Es beginnt in der U-Bahn. Die wackelnde Kamera fährt im Heute los, streift durch den Bahnhof und taucht auf der anderen Seite im Berlin der Weimarer Republik wieder auf. Da steht er, der Fabian. Neben ihm erscheint ein Mann, das Gesicht vom Krieg zerstört. Regisseur Dominik Graf hat sich in seinem neuen Film „Fabian oder Der Gang vor die Hunde“ Erich Kästners Roman von 1931 gewidmet.
Die Geschichte erzählt vom Germanisten Jakob Fabian (Tom Schilling), der seinen Job als Werbetexter in einer Zigarettenfabrik verlieren wird. Er vergnügt sich mit Alkohol und Frauen („Mein Geschmack neigt zu blond, Erfahrung spricht dagegen“) und streift mit dem unglücklich verliebten Labude (Albrecht Schuch) durchs Nachtleben. Bald lernt er Cornelia Battenberg (Saskia Rosendahl) kennen. Sie will Schauspielerin werden. Zwischen beiden entwickelt sich eine Liebe, die ganz leichtfüßig erzählt wird, mit nackten Ulkereien und zarten Dialogen. Doch die Geschichte wird tragisch enden. Wie vieles in der Zeit.
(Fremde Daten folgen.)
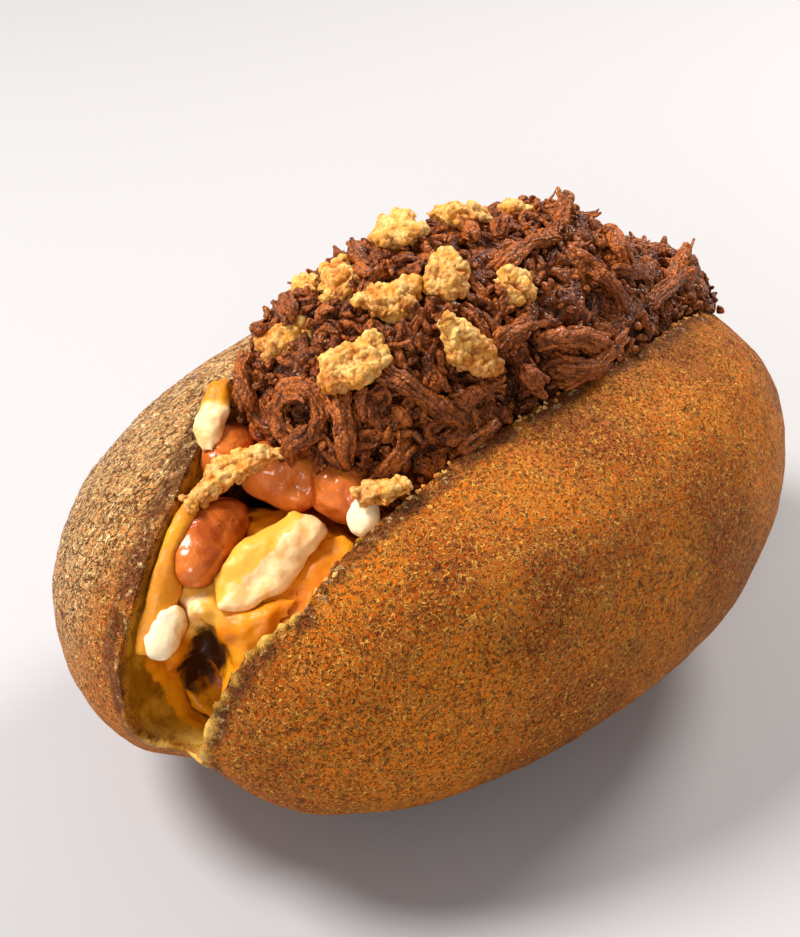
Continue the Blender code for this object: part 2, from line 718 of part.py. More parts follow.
def beef(into, helpers, potato_room, rooms, blocked):
    """The mound's core with its shreds fused on, cut clear of the potato and of what lies in it."""
    rng = random.Random(SHRED_SEED)
    bm = ball(*HEAP_SIDES)
    for vert in bm.verts:
        vert.co = heap_point(vert.co.normalized())
        if vert.co.z < HEAP_MIDDLE_Z:
            vert.co.z = HEAP_MIDDLE_Z + (vert.co.z - HEAP_MIDDLE_Z) * HEAP_BELOW
    core = new_object("pulled_beef", mesh_from(bm, "pulled_beef"), "pulled_beef", into)
    shreds = []
    for place in CLEAR_SHREDS:
        count = CLEAR_POINTS + (LOOP_POINTS if place[5] > SHRED_LOOP else 0)
        made = shred_path(place, count)
        if made:
            shreds.append(shred(len(shreds), *made, helpers))
    for _ in range(SHRED_TRIES):
        made = shred_path(random_place(rng), SHRED_POINTS, blocked)
        if made and len(shreds) < SHREDS:
            shreds.append(shred(len(shreds), *made, helpers))
    apply_boolean(core, "UNION", shreds)
    remove(shreds)
    apply_boolean(core, "DIFFERENCE", [potato_room])
    for room in rooms:
        apply_boolean(core, "DIFFERENCE", [room])
    keep_largest(core)
    core.data.materials.clear()
    core.data.materials.append(material("pulled_beef"))
    return core


def cut_clear(obj, rooms):
    for room in rooms:
        apply_boolean(obj, "DIFFERENCE", [room])
    keep_largest(obj)


def main():
    clear_scene()
    parts = collection("baked_potato")
    helpers = collection("cutters")
    potato("potato", 0.0, parts, "potato")
    potato_room = potato("potato_room", GAP, helpers)
    as_helper(potato_room)

    rooms = []

    def add(obj):
        """Cuts obj clear of what is there already, and keeps its own room for what comes after."""
        cut_clear(obj, [potato_room, *rooms])
        rooms.append(grown(obj, GAP, helpers))
        return obj

    for name, place in BEANS.items():
        add(bean(name, place, parts))
    for name, place in CHEESE_SLICES.items():
        add(slice_of_cheese(name, place, parts))
    for name, place in CHEESE_BARS.items():
        add(bar(name, place, parts))
    blocked = []
    for seed, (name, place) in enumerate(ONIONS_ON_BEEF.items(), 1):
        piece = onion_on_beef(name, place, parts, seed)
        centre = sum((v.co for v in piece.data.vertices), Vector()) / len(piece.data.vertices)
        blocked.append((centre, max(place[2]) * MM * ONION_REACH))
        add(piece)
    for seed, (name, place) in enumerate(ONIONS_BELOW.items(), ONIONS_BELOW_SEED):
        centre, heading, pitch, size, bend = place
        frame = turned(0, pitch, heading).to_3x3()
        add(onion(name, Vector(centre) * MM, frame, size, bend, parts, seed))
    add(cheese_bed(parts, helpers))
    beef(parts, helpers, potato_room, rooms, blocked)
    remove([potato_room, *rooms])
    for obj in parts.objects:
        obj.data.shade_smooth()


main()
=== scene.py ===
import itertools
import math
import random

import bmesh
import bpy
import numpy as np
from mathutils import Matrix, Vector
from mathutils.bvhtree import BVHTree
from mathutils.kdtree import KDTree


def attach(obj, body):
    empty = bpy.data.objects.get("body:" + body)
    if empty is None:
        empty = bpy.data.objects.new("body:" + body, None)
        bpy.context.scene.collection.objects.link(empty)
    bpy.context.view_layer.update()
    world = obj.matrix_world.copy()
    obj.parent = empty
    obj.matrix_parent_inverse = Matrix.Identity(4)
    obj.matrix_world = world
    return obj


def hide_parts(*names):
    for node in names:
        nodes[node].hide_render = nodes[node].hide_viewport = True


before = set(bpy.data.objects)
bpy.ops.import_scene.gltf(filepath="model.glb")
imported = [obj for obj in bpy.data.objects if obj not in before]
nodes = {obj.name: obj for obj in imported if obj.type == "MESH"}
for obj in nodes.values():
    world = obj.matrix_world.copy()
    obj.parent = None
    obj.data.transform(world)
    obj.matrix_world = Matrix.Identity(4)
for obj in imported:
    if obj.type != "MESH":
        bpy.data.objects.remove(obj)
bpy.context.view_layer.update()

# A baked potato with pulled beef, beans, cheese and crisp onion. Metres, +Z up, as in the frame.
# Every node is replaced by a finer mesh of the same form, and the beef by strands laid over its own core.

MM = 0.001

# The potato's own form, as in its source: half sizes in metres, and how square it is.
HALF = np.array((70, 46.7, 34.2)) * MM
END_POWER = 2.27
SIDE_POWER = 2.38
UNDERSIDE_FLAT = 0.8 * MM
LUMP = 0.012
CLEFT_AT = np.array((-59, -12, 14)) * MM
CLEFT_REACH = np.array((18, 8.5, 14)) * MM
CLEFT_SHIFT = np.array((0.6, 0.2, 0.75)) * 8 * MM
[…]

Berlin als sündiges Kuriositätenkabinett, so zeigt es der Film auf der einen Seite. Da werden Eisblöcke zerhackt und ausgedachte sibirische Akzente genutzt. Mittendrin träumt Meret Becker in einer fantastisch heruntergekommenen Rolle von einem Männerbordell. Und während die Menschen sich nach Liebe sehnen und in Eitelkeiten untergehen, erstarkt der Nationalsozialismus.
Der Film hat ein quadratischeres Bildformat. Man sieht einen Zusammenschnitt aus historischen Aufnahmen und gespielten Szenen, aus lauter Musik und leisen Dialogen. So entsteht eine durchaus faszinierende Collage. Allerdings hat der 176-Minüter seine Längen und will mit all den Stilmitteln zu viel.
Regisseur Dominik Graf hat sich nicht zum ersten Mal einen historischen Stoff vorgenommen – mit „Die geliebten Schwestern“ schaute er aufs Weimar im 18. Jahrhundert. In seinem fast drei Stunden langen „Fabian“ erzählt er nun vordergründig eine romantische Geschichte, fragt aber auch, welchem Kompass man im Leben folgen will. Kann man als moralischer Mensch in einer unmoralischen Welt bestehen? Tom Schilling, Saskia Rosendahl und Albrecht Schuch – mit ihnen ist dafür eine tolle Besetzung gefunden worden.
Der Nachsatz „Der Gang vor die Hunde“ – mit diesem Titel ist Kästners Roman vor einigen Jahren in einer unzensierten Fassung noch einmal erschienen – deutet die Antwort schon an. „Ein Nachbar schläft, ein andrer klagt. Ein Dritter redet viel“, heißt es in einer Filmszene. „Stationen werden angesagt. Der Zug, der durch die Jahre jagt, kommt niemals an sein Ziel.“ JULIA KILIAN
„Fabian oder Der Gang vor die Hunde“
mit Tom Schilling, Saskia Rosendahl, Albrecht Schuch
Regie: Dominik Graf
Laufzeit: 176 Minuten
Annehmbar (((;;
Dieser Film könnte Ihnen gefallen, wenn Sie Erich Kästners Roman „Fabian“ mochten.